MK menegaskan bahwa putusannya bersifat final dan mengikat. Pada putusan terkait usia calon kepala daerah, majelis hakim MK mengingatkan konsekuensi bagi calon yang diproses di luar ketentuan.
Putusan MK mengenai syarat usia calon kepala daerah tertuang dalam Putusan Nomor 70/PUU-XXII/2024 yang diajukan oleh Anthony Lee dan Fahrur Rozi pada Selasa (20/8/2024). Wakil Ketua MK, Saldi Isra, menyatakan bahwa syarat usia minimal harus dipenuhi saat pendaftaran calon, dengan batasan usia dihitung pada saat penetapan pasangan calon oleh KPU. Ini bertentangan dengan putusan Mahkamah Agung (MA) yang sebelumnya menetapkan batas usia dihitung saat pelantikan.
Keputusan MK terkait ambang batas pencalonan kepala daerah juga tercantum dalam Putusan Nomor 60/PUU-XXII/2024 yang diajukan oleh Partai Buruh dan Gelora.
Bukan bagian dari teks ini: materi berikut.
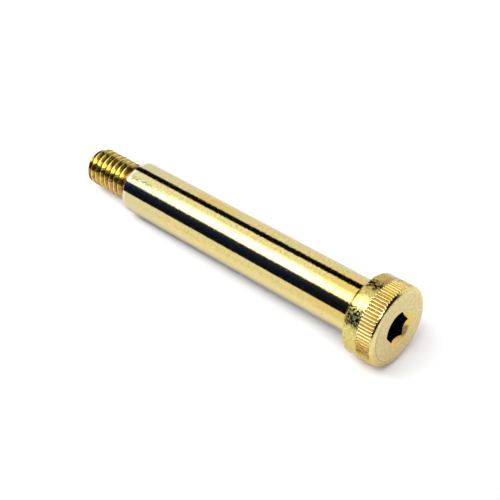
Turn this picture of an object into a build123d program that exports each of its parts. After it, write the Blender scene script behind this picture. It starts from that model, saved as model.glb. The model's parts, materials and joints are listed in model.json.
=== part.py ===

MK mengabulkan sebagian permohonan dan memutuskan bahwa ambang batas pencalonan tidak lagi 25 persen perolehan suara partai atau 20 persen kursi DPRD, melainkan bervariasi sesuai jumlah penduduk dalam daftar pemilih tetap di provinsi tersebut.
Ahli hukum tata negara dari Universitas Gadjah Mada (UGM) Yogyakarta, Oce Madril, menegaskan bahwa putusan Mahkamah Konstitusi (MK) bersifat final dan mengikat. Menurutnya, putusan MK memiliki kekuatan eksekutorial segera setelah dibacakan oleh hakim konstitusi.
"Artinya, tidak ada upaya hukum lain yang dapat dilakukan untuk mengubah putusan MK, termasuk oleh DPR," ujarnya, seperti dikutip dari Kompas.com pada Rabu.
Oce juga menjelaskan bahwa putusan MK bersifat erga omnes, yang berarti mengikat semua pihak tanpa kecuali. Oleh karena itu, seluruh pihak, termasuk DPR, KPU, Badan Pengawas Pemilu (Bawaslu), partai politik, dan masyarakat luas, harus mematuhi putusan MK.
Jika ada pihak yang tidak mematuhi putusan MK, tindakan tersebut dikategorikan sebagai perbuatan melawan hukum. Oce memperingatkan bahwa ketidaktaatan terhadap putusan MK terkait pilkada dapat menimbulkan dampak serius, termasuk potensi pelanggaran hukum dalam pelaksanaan pilkada serentak serta kemungkinan pembatalan hasil pilkada oleh MK, mengingat lembaga ini memiliki kewenangan untuk memutus perkara hasil pemilihan umum.